“Chi si ferma è perduto” diceva un vecchio proverbio.
Parole strane oggi, epoca in cui si riscopre l’elogio della lentezza, della decrescita, del non occupare ogni istante con azioni da fare.
O forse no: questa è anche l’epoca in cui ogni momento è da riempire con qualcosa, ogni giornata ha un ritmo pressante, ogni incontro ha il sapore del “mordi e fuggi”.
Difficile equilibrare bene queste due tensioni, ma forse l’importante è che sia nella calma sia nella piena attività l’atteggiamento sia quello della “ricerca”.
La ricerca dice il bisogno di esistere con un significato, dice la coscienza di una ‘mancanza’, il desiderare il proprio compimento. E questo richiede mettere in gioco un po’
di intelligenza (la capacità di pensare) e un po’ di coraggio (le paure fanno stare fermi sul già noto, sul già dato).
Mino Conte – docente di Filosofia dell’Educazione – espone bene questo concetto:
Pensare, riflettere, far buon uso della ragione e delle proprie facoltà mentali non vuol dire pronunciare un “no” metodico, secco e preventivo. Al di là dei “sì” e dei “no”, la mente critica è una mente che mette in questione, che interroga e re- interroga incessantemente il già dato perché non lo ritiene mai definitivo e indiscutibile. E’ una mente che apre e ri-apre i discorsi che vogliono chiudersi.

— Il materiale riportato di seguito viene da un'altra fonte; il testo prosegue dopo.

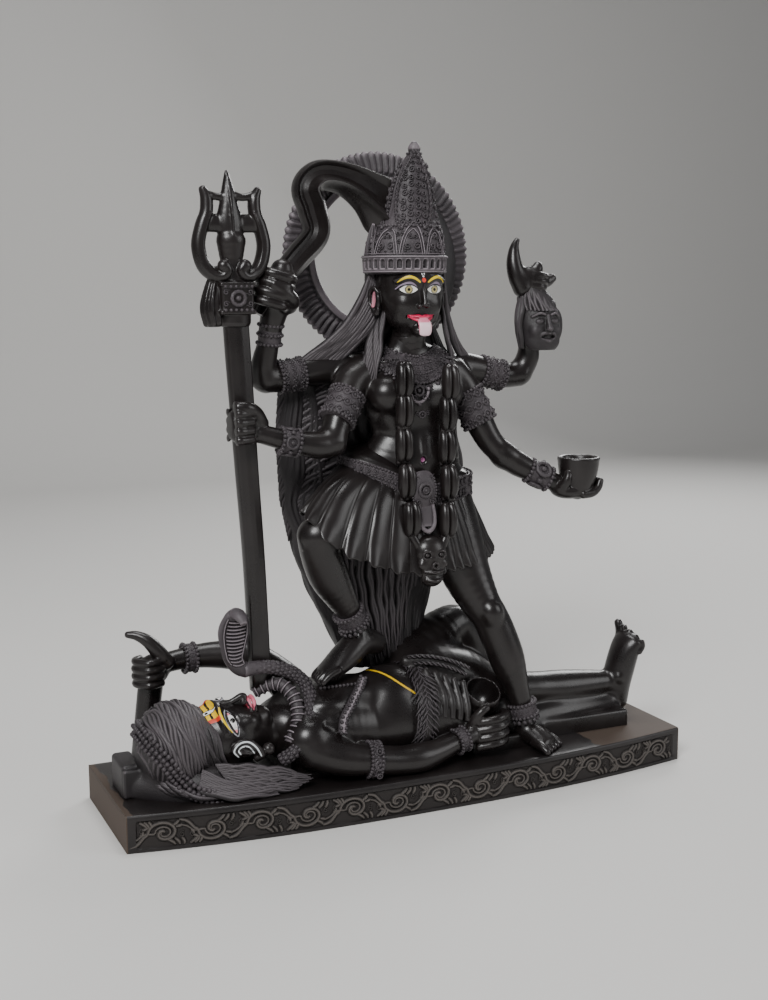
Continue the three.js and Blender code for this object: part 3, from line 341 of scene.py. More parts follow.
def new_mesh(name, points, quads, triangles=()):
    mesh = bpy.data.meshes.new(name)
    quads = np.asarray(quads, np.int32).reshape(-1, 4)
    triangles = np.asarray(triangles, np.int32).reshape(-1, 3)
    mesh.vertices.add(len(points))
    mesh.vertices.foreach_set("co", (np.asarray(points) * MM).astype(np.float32).ravel())
    corners = np.concatenate([quads.ravel(), triangles.ravel()])
    starts = np.concatenate([np.arange(len(quads)) * 4, len(quads) * 4 + np.arange(len(triangles)) * 3])
    mesh.loops.add(len(corners))
    mesh.loops.foreach_set("vertex_index", corners)
    mesh.polygons.add(len(starts))
    mesh.polygons.foreach_set("loop_start", starts.astype(np.int32))
    mesh.polygons.foreach_set("use_smooth", np.ones(len(starts), bool))
    mesh.update(calc_edges=True)
    return mesh


def vertex_values(mesh, label):
    values = np.empty(len(mesh.vertices) * 3, np.float32)
    mesh.vertices.foreach_get(label, values)
    return values.reshape(-1, 3)


def signed_volume(mesh):
    mesh.calc_loop_triangles()
    points = vertex_values(mesh, "co")
    corner = np.empty(len(mesh.loop_triangles) * 3, np.int32)
    mesh.loop_triangles.foreach_get("vertices", corner)
    a, b, c = (points[corner[i::3]].astype(float) for i in range(3))
    return float(np.einsum("ij,ij->i", a, np.cross(b, c)).sum() / 6)


def facing_out(mesh):
    if signed_volume(mesh) < 0:
        mesh.flip_normals()
    return mesh


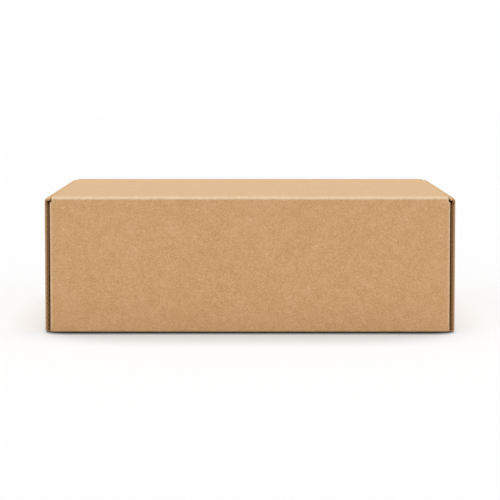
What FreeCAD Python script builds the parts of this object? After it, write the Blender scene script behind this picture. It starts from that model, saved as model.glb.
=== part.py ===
import FreeCAD, Part
import math
import os
import Sketcher

# A closed roll-end mailer, die-cut and folded from one sheet of corrugated board.
# The sheet is two bodies that meet at the lid's fold: the tray and the lid.
# Millimetres, +Z up, origin under the middle of the base.
# The hinge wall faces -Y, the wall with the tucked flap faces +Y.

DRIVING_SIZES = [
    ("box_length", "322", "outside, over the two side walls, along X"),
    ("box_depth", "238", "outside, over hinge wall and tuck wall, along Y"),
    ("box_height", "106.5", "outside, floor to the top of the lid"),
    ("board", "3", "thickness of the corrugated board"),
    ("clearance", "0.3", "between two layers that slide or rest on each other"),
    ("corner_slit", "1", "between a side wall and the ear folded in behind it"),
    ("fold_radius", "1.8", "outside of a creased fold"),
    ("ear_fold_radius", "1", "outside of the upright folds at the ears"),
    ("roll_width", "4.2", "crushed double fold over the top of a side wall"),
    ("roll_thickness", "2.5", "board crushed in that double fold"),
    ("roll_outer_radius", "2.4", "outer shoulder of the double fold"),
    ("roll_inner_radius", "1.6", "shoulder of the double fold beside the lid"),
    ("roll_waist", "9", "height over which the outer wall thins into the roll"),
    ("lean_height", "16.5", "top to where the inner side wall stands upright"),
    ("lean_setback", "14", "inner wall cut back there to clear the ears"),
    ("ear_length", "96", "end wall's outer face to the ear's free edge"),
    ("ear_shoulder", "4", "ear's top kept level beside its fold"),
    ("ear_taper", "16", "drop of the ear's top edge towards its free edge"),
    ("tab_length", "42", "lock tab of the inner side wall"),
    ("tab_spacing", "118", "centre to centre of the two tabs of a side"),
    ("lid_slit", "0.55", "between the lid's edge and the rolled top beside it"),
    ("lid_edge_radius", "1.4", "outside of the folds to the dust flaps"),
    ("tuck_length", "56", "lid's top to the tuck flap's free edge"),
    ("tuck_lean", "8", "tuck flap's free edge, inward from its fold"),
    ("tuck_side_gap", "1.2", "tuck flap to the inner side wall"),
    ("tuck_corner", "15", "rounded free corners of the tuck flap"),
    ("dust_drop", "46", "lid's top to a dust flap's free edge"),
    ("dust_lean", "18.5", "dust flap's free edge, inward from its fold"),
    ("dust_hinge_gap", "8", "hinge wall's inner face to the dust flap"),
    ("dust_tuck_gap", "18", "tuck wall's inner face to the dust flap"),
    ("dust_taper", "14", "slant of the dust flap's ends"),
    ("flute_pitch", "3.9", "one wave of the corrugated medium"),
    ("liner", "0.45", "outer and inner paper of the board"),
    ("medium", "0.4", "waved paper between the liners"),
    ("flute_crest", "0.8", "narrow side of the hollow under a wave"),
    ("crease_margin", "6", "flattened board beside a fold or a raw edge"),
]


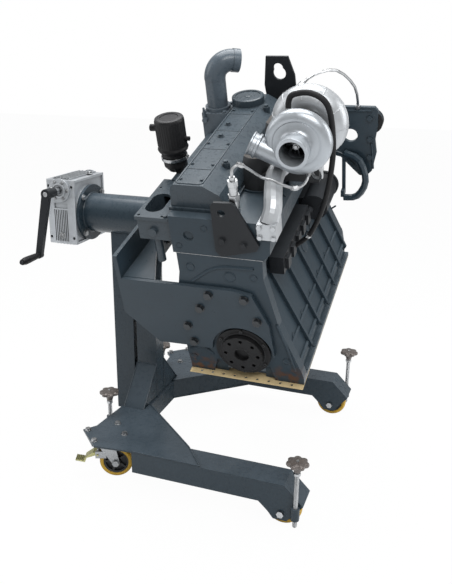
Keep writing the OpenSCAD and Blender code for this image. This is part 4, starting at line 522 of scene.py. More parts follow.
def spot(x, y, z, direction):
    """A frame on the engine that faces along one of its own directions."""
    return facing(on_engine(x, y, z), ENGINE.to_3x3() @ Vector(direction))


# Wheels: a moulded tread on a spoked core


def make_wheel(node, centre, axis):
    body = body_of_node(node)
    place = facing(centre, axis)
    radius = 62.5 * MM
    half = 18 * MM
    rim = radius * 0.76
    profile = [(rim - MM, -half * 0.86), (rim, -half * 0.92)]
    for k in range(13):
        angle = -math.pi / 2 + math.pi * k / 12
        profile.append((radius - half * 0.42 * (1 - math.cos(angle)), half * 0.97 * math.sin(angle)))
    profile += [(rim, half * 0.92), (rim - MM, half * 0.86)]
    tread = bmesh.new()
    lathe(tread, profile, 72, place)
    tread_piece = dress(node + "_tread", tread, "wheel_tread", 50, body)
    core = bmesh.new()
    band = [(rim * 0.84, 0.7), (rim - 0.2 * MM, 0.84)]
    hub = [(8.2 * MM, 1.05), (17 * MM, 1.05), (19 * MM, 0.8)]
    web = [(18 * MM, 0.18), (rim * 0.86, 0.18)]
    for side, steps in ((band, 72), (hub, 40), (web, 72)):
        outline = [(r, -half * share) for r, share in side]
        outline += [(r, half * share) for r, share in side[::-1]]
        lathe(core, outline, steps, place)
    for k in range(5):
        turn = place @ Matrix.Rotation(TAU * k / 5, 4, "Z")
        prism(
            core,
            [(17 * MM, -6 * MM), (rim * 0.86, -3.4 * MM), (rim * 0.86, 3.4 * MM), (17 * MM, 6 * MM)],
            -half * 0.66, half * 0.66, turn,
        )
    add_object(node + "_core", core, CORE_IRON, body)
    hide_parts(node)


CASTER_TURN = math.radians(20)
FORK_AXIS = Vector((-math.sin(CASTER_TURN), math.cos(CASTER_TURN), 0))
SIDES = ("near", "far")


def box_of(node):
    low, high = (Vector(v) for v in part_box(node))
    return low, high, (low + high) / 2


for side_name in SIDES:
    for end, axle in (("left", FORK_AXIS), ("right", Vector((0, 1, 0)))):
        wheel_node = "%s_%s_wheel" % (side_name, end)
        make_wheel(wheel_node, box_of(wheel_node)[2], axle)


# Levelling screws with a real thread, and star knobs


def make_screw(node):
    low, high, middle = box_of(node)
    radius = 8 * MM
    pitch = 3 * MM
    depth = 0.95 * MM
    neck = high.z - 42 * MM
    thread_end = low.z + 3 * MM
    sides, rows = 20, 4
    count = int((neck - thread_end) / pitch * rows)
    tool = bmesh.new()
    rings = []
    for i in range(count + 1):
        ring = []
        for k in range(sides):
            phase = (i / rows - k / sides) % 1
            r = radius - depth * abs(phase * 2 - 1)
            if i in (0, count):
                r = radius - depth
            angle = TAU * k / sides
            x, y = around(r, angle)
            ring.append(tool.verts.new((middle.x + x, middle.y + y, thread_end + i * pitch / rows)))
        rings.append(ring)
    skin(tool, rings)
    place = Matrix.Translation((middle.x, middle.y, 0))
    tip = mm((0, 0), (5.4, 0), (6.6, 1.4), (6.9, 5), (0, 5))
    solid_lathe(tool, [(r, low.z + up) for r, up in tip], 32, place)
    end, thick = neck - 2 * MM, 4.75 * MM
    stem = [(0, end), (thick, end), (thick, high.z - MM), (4 * MM, high.z), (0, high.z)]
    solid_lathe(tool, stem, 24, place)
    prism(tool, hexagon(radius * 1.55), neck - 14 * MM, neck - 5 * MM, place)
    piece = dress(node + "_thread", tool, "zinc_bolts", 40, body_of_node(node))
    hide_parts(node)


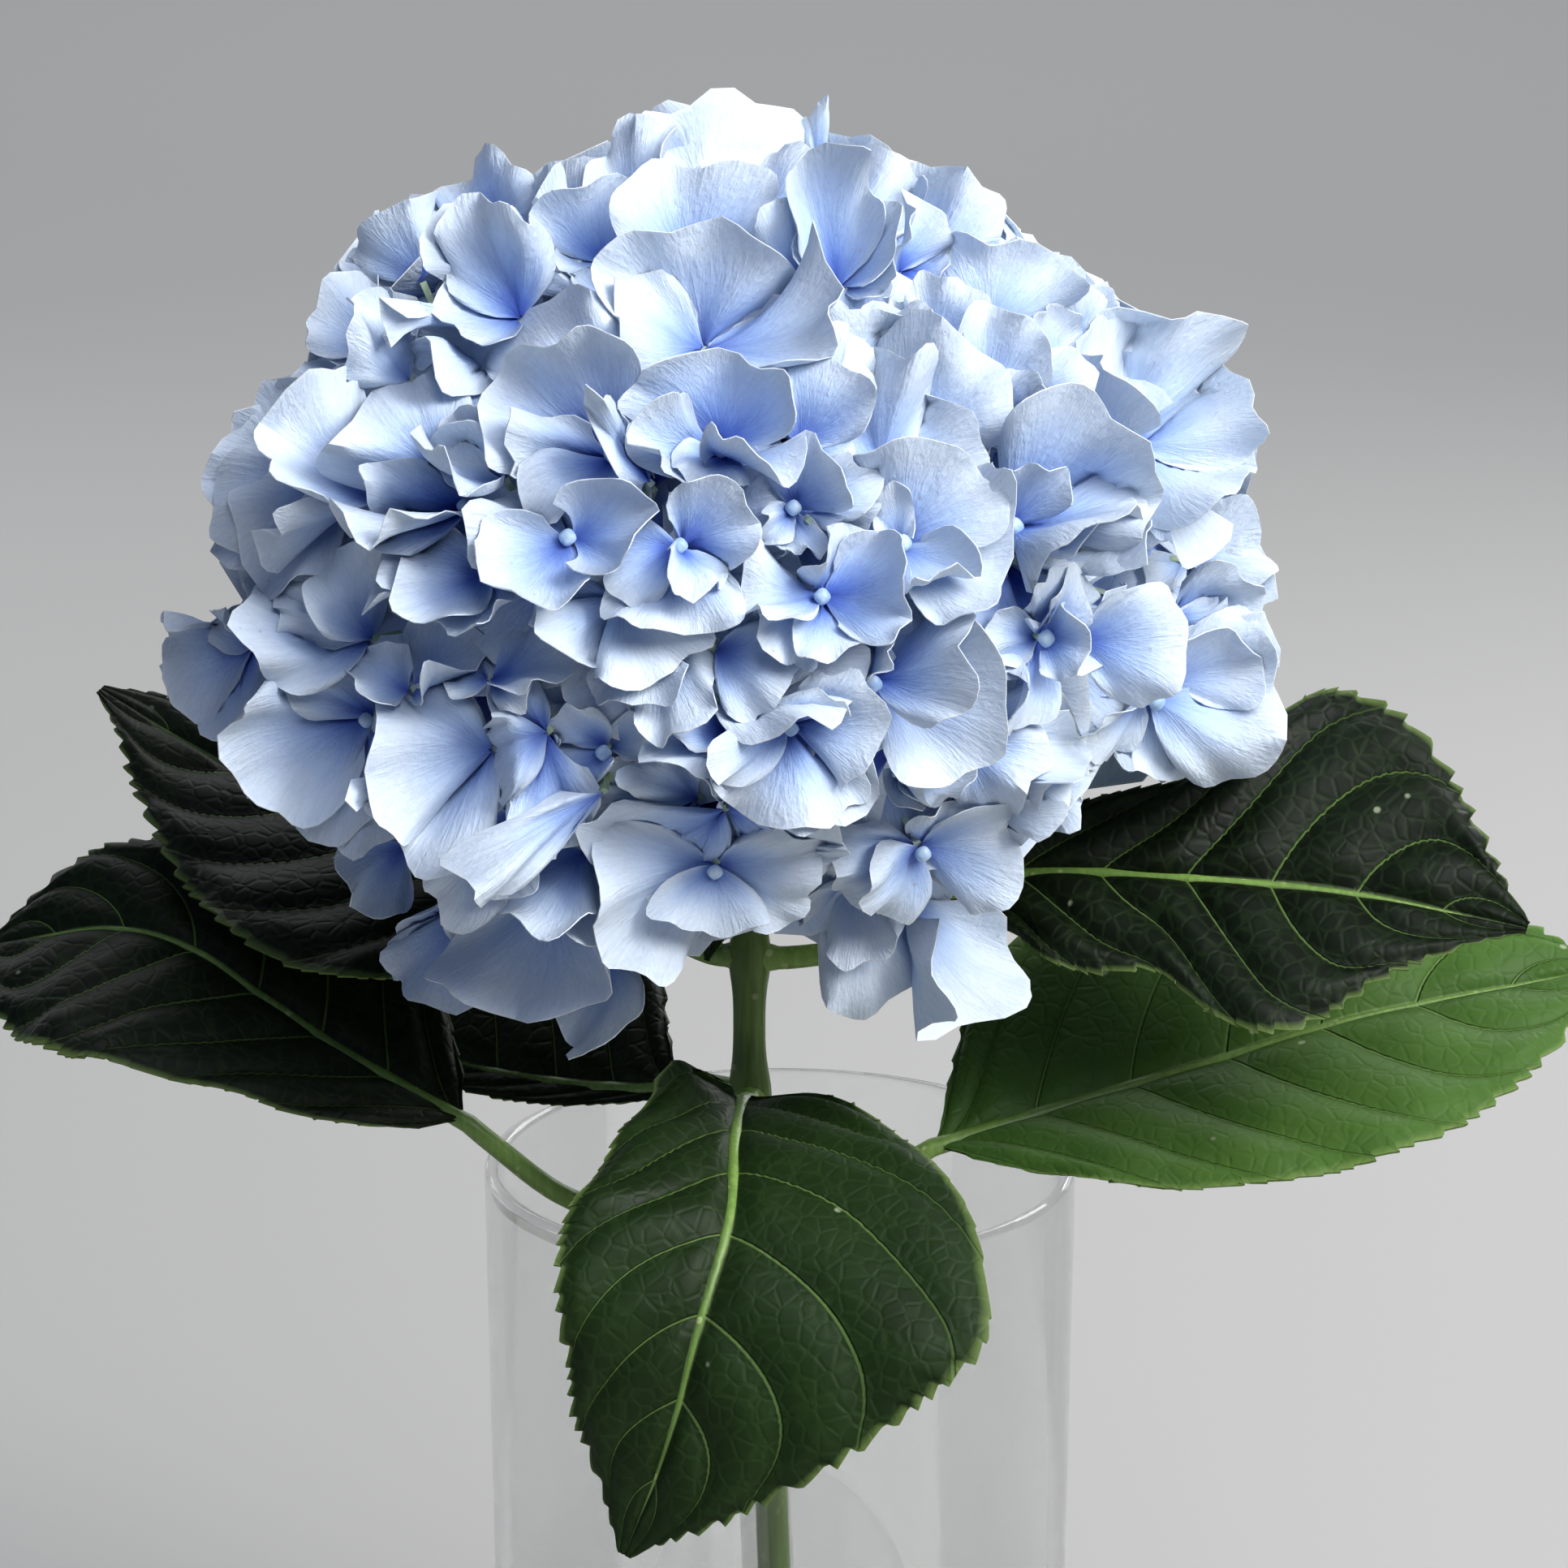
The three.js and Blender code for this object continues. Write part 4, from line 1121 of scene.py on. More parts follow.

In fondo già Agostino – tanti secoli fa – parlando di Dio ribadiva questa ‘sete’ di conoscenza che il nostro io più profondo ha, un desiderio di sapere che spazia dal voler
comprendere il mondo che ci circonda, ma anche il cuore delle persone, fino a cogliere l’essenza del divino:
“Ci hai fatti per te, e il nostro cuore è inquieto finché non riposa in Te“.